RECORDED INFORMATION.
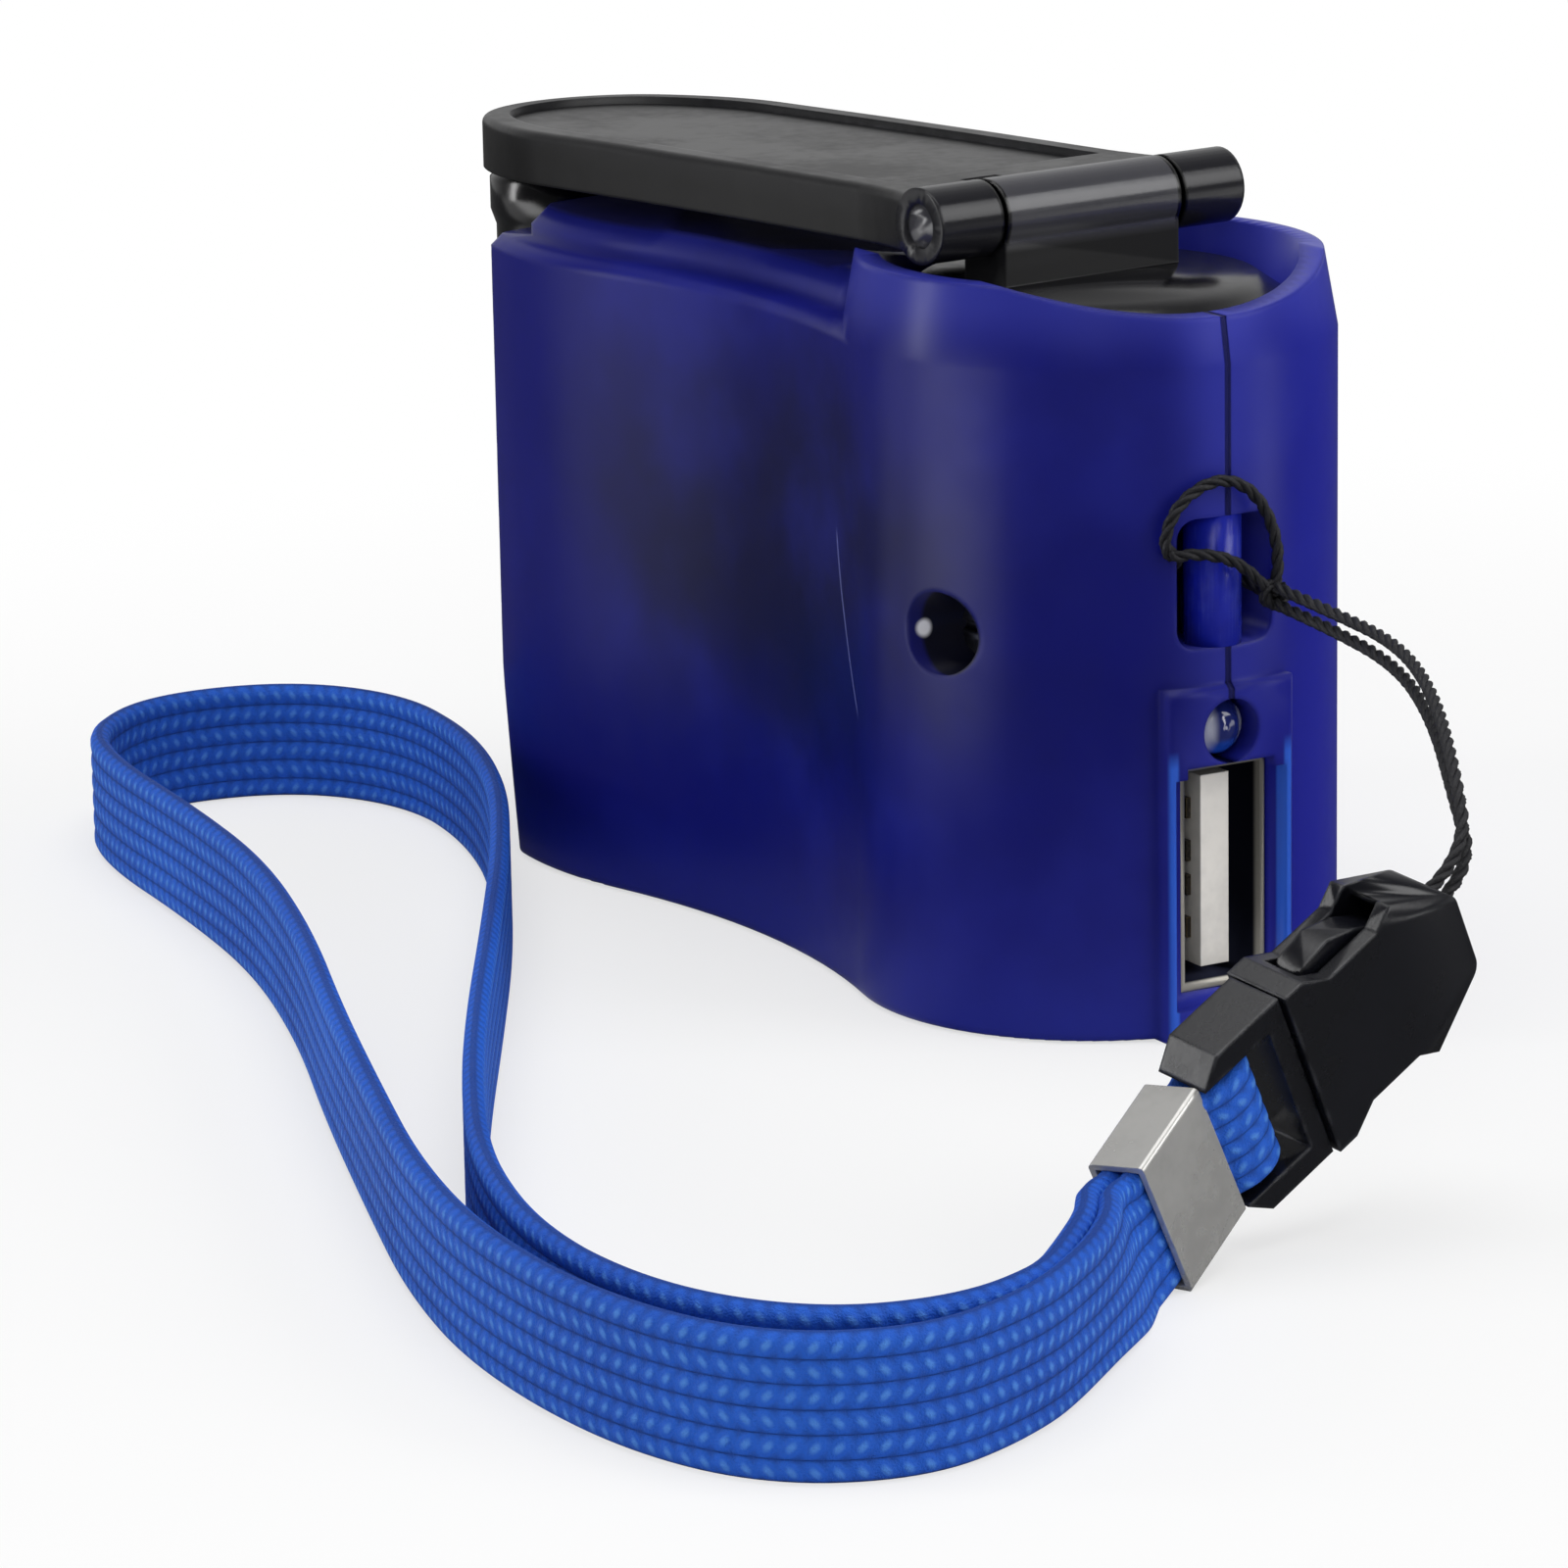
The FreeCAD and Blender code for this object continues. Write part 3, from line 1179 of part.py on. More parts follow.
def tab_shape():
    """The short fold of strap from the crimp round the plug's bar."""
    width = value("strap_width")
    thickness = value("strap_depth")
    split = value("strap_gap / 2")
    room = value("plug_bar / 2") + split
    setback = value("bar_setback")
    bar_back = -value("plug_length") + setback
    bar_front = bar_back + value("plug_bar")
    start = -value("plug_length + crimp_room") - 0.6
    spread = bar_back - 0.25 * setback

    def fold(near, far, bulge):
        """The closed outline through one face of the fold."""
        upper = [Vector(start, near, 0), Vector(spread - 0.6 * setback, near, 0), Vector(spread, far, 0),
                 Vector(bar_front, far, 0)]
        lower = [Vector(point.x, -point.y, 0) for point in reversed(upper)]
        nose = Part.Arc(upper[-1], Vector(bar_front + bulge, 0, 0), lower[0]).toShape()
        sides = [Part.makePolygon(upper), nose, Part.makePolygon(lower + [upper[0]])]
        edges = [edge for side in sides for edge in side.Edges]
        outline = Part.Face(Part.Wire(Part.__sortEdges__(edges)))
        outline.translate(UP * (-width / 2))
        return outline.extrude(UP * width)

    outer = fold(split + thickness, room + thickness, 0.4 + thickness)
    return outer.cut(fold(split, room, 0.4))


def string_points(lift, side):
    """One strand from the knot at the post to the buckle's nose."""
    frame = buckle_frame()
    beside = side * value("string_radius + 0.1")
    end = frame.multVec(Vector(value("socket_length"), 0, lift))
    before = frame.multVec(Vector(value("socket_length") + 3.2, 0, lift))
    return [knot_middle() + UP * beside, Vector(20.0, 2.8, 24.8 + beside), Vector(28.0, 1.9, 24.4 + beside * 1.3),
            Vector(35.2, -0.9, 23.3 + beside * 1.6), Vector(42.2, -4.6, 21.2 + beside * 1.6), before, end]


def knot_middle():
    """The knot beside the post, just outside the pocket."""
    station = value("post_station + post_radius + string_radius")
    return Vector(station + 0.55, value("post_radius") + 0.75, value("(pocket_foot + pocket_top) / 2") - 0.9)


def noose_shape(knot):
    """The turn of string round the post, tilted towards the knot."""
    radius = value("post_radius + string_radius") + 0.12
    ring = Part.makeTorus(radius, value("string_radius"))
    ring.Placement = Placement(Vector(value("post_station"), 0, knot_middle().z + 0.4),
                               Rotation(Vector(1, 0, 0), -14))
    return ring.cut(knot)


def add_soft_parts():
    """Strap, crimp, buckle and string, in front of the housing."""
    frame = buckle_frame()
    crimp = crimp_shape()
    placed_crimp = placed(crimp, crimp_frame())
    loop, risers = strap_shape(placed_crimp)
    solid_node("strap_loop", loop)
    for label, shape in zip(("strap_end_outer", "strap_end_inner"), risers):
        solid_node(label, shape)
    fold = placed(tab_shape(), frame).cut(placed_crimp)
    solid_node("strap_tab", fold)
    solid_node("strap_crimp", crimp, crimp_frame())
    solid_node("buckle_socket", socket_shape(), frame)
    solid_node("buckle_plug", plug_shape(), frame)
    knot = Part.makeSphere(value("knot_radius"), knot_middle())
    solid_node("string_noose", noose_shape(knot))
    solid_node("string_knot", knot)
    radius = value("string_radius")
    for label, lift, side in (("string_upper", 1.9, 1), ("string_lower", 0.7, -1)):
        strand = cord(label, string_points(lift, side), radius)
        solid_node(label, strand.cut(knot))


# ---------------------------------------------------------------- assembly

def add_housing():
    """The two halves, split along the seam."""
    shell = housing_shell()
    reach = 2 * value("tail_reach")
    for label, low, high in (("housing_near_half", -reach, 0.0), ("housing_far_half", 0.0, reach)):
        side = block(Vector(-reach, low, -1), Vector(reach, high, reach))
        solid_node(label, shell.common(side))


def build():
    """Makes every sub-part."""
    add_housing()
    add_turntable()
    solid_node("crank_gear", crank_gear_shape())
    add_retaining_washer()
    solid_node("crank_arm", arm_shape(), crank_place())
    add_hinge_pin()
    add_grip()
    add_grip_pin()
    solid_node("idler_gear", idler_shape())
    add_idler_axle()
    solid_node("rotor_pinion", rotor_pinion_shape())
    add_generator()
    solid_node("gear_plate", gear_plate_shape())
    add_port()
    add_lamp()
    add_board()
    add_case_screw()
    add_lanyard_post()
    add_soft_parts()


def export():
    """Checks every object and writes each sub-part to its file."""
    doc.recompute()
    for item in doc.Objects:
        if "Invalid" in item.State or "Error" in item.State:
            raise RuntimeError("%s failed: %s" % (item.Name, item.State))
    os.makedirs("parts", exist_ok=True)
    for item in nodes:
        shape = item.Shape
        if shape.isNull() or not shape.isValid() or not shape.Solids:
            raise RuntimeError("%s has no valid solid" % item.Label)
        print("%-20s solids %d volume %9.2f faces %d" % (item.Label, len(shape.Solids), shape.Volume,
                                                          len(shape.Faces)))
        shape.exportStep(os.path.join("parts", item.Label + ".step"))


build()
export()
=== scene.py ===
"""Looks of a hand crank phone charger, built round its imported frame."""

from __future__ import annotations

import json
import logging
import math
from dataclasses import dataclass, field
from enum import Enum
from functools import reduce

import bmesh
import bpy
from mathutils import Matrix, Vector

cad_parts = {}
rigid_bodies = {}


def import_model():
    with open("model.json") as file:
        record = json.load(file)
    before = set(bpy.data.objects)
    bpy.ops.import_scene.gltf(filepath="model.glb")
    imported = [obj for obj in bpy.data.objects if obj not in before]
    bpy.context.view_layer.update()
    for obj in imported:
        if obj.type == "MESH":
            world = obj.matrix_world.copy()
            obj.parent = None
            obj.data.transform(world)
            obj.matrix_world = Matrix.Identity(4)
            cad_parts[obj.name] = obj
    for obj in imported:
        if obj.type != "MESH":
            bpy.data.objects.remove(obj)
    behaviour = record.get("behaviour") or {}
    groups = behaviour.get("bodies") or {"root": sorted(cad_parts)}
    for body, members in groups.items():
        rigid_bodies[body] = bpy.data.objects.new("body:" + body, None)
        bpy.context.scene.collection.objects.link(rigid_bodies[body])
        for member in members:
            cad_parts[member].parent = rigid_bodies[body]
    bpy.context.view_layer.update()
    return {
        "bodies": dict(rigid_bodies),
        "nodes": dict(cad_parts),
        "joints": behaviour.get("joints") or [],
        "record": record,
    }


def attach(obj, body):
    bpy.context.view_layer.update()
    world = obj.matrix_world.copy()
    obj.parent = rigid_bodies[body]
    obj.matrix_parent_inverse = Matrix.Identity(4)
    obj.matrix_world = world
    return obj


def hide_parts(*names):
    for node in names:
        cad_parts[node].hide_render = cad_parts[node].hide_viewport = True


LOG = logging.getLogger("charger")
MM = 0.001
UP = Vector((0.0, 0.0, 1.0))
BEVEL_SAMPLES = 6
WHITE = (1.0, 1.0, 1.0, 1.0)

Node = bpy.types.Node
Socket = bpy.types.NodeSocket
Mesh = bpy.types.Mesh
Piece = bpy.types.Object
Paint = bpy.types.Material
Colour = tuple[float, float, float, float]
Point = tuple[float, float, float]
Look = tuple[Socket, Socket]


def tone(red: int, green: int, blue: int) -> Colour:
    """A colour from its screen values.

    Args:
        red: red from 0 to 255.
        green: green from 0 to 255.
        blue: blue from 0 to 255.

    Returns:
        The linear colour with full alpha.
    """
    parts = [value / 255 for value in (red, green, blue)]
    linear = [part / 12.92 if part <= 0.04045 else ((part + 0.055) / 1.055) ** 2.4 for part in parts]
    return (linear[0], linear[1], linear[2], 1.0)


def metres(*point: float) -> Vector:
    """A point given in millimetres."""
    return Vector(point) * MM


class Place(Enum):
    """Where a pattern is read from."""

    OBJECT = "Object"
    UV = "UV"


# ------------------------------------------------------------------ shader building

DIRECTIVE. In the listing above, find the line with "solids %d volume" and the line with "before = set(bpy.data.objects)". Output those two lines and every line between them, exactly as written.

FINISHED TASK.
        print("%-20s solids %d volume %9.2f faces %d" % (item.Label, len(shape.Solids), shape.Volume,
                                                          len(shape.Faces)))
        shape.exportStep(os.path.join("parts", item.Label + ".step"))


build()
export()
=== scene.py ===
"""Looks of a hand crank phone charger, built round its imported frame."""

from __future__ import annotations

import json
import logging
import math
from dataclasses import dataclass, field
from enum import Enum
from functools import reduce

import bmesh
import bpy
from mathutils import Matrix, Vector

cad_parts = {}
rigid_bodies = {}


def import_model():
    with open("model.json") as file:
        record = json.load(file)
    before = set(bpy.data.objects)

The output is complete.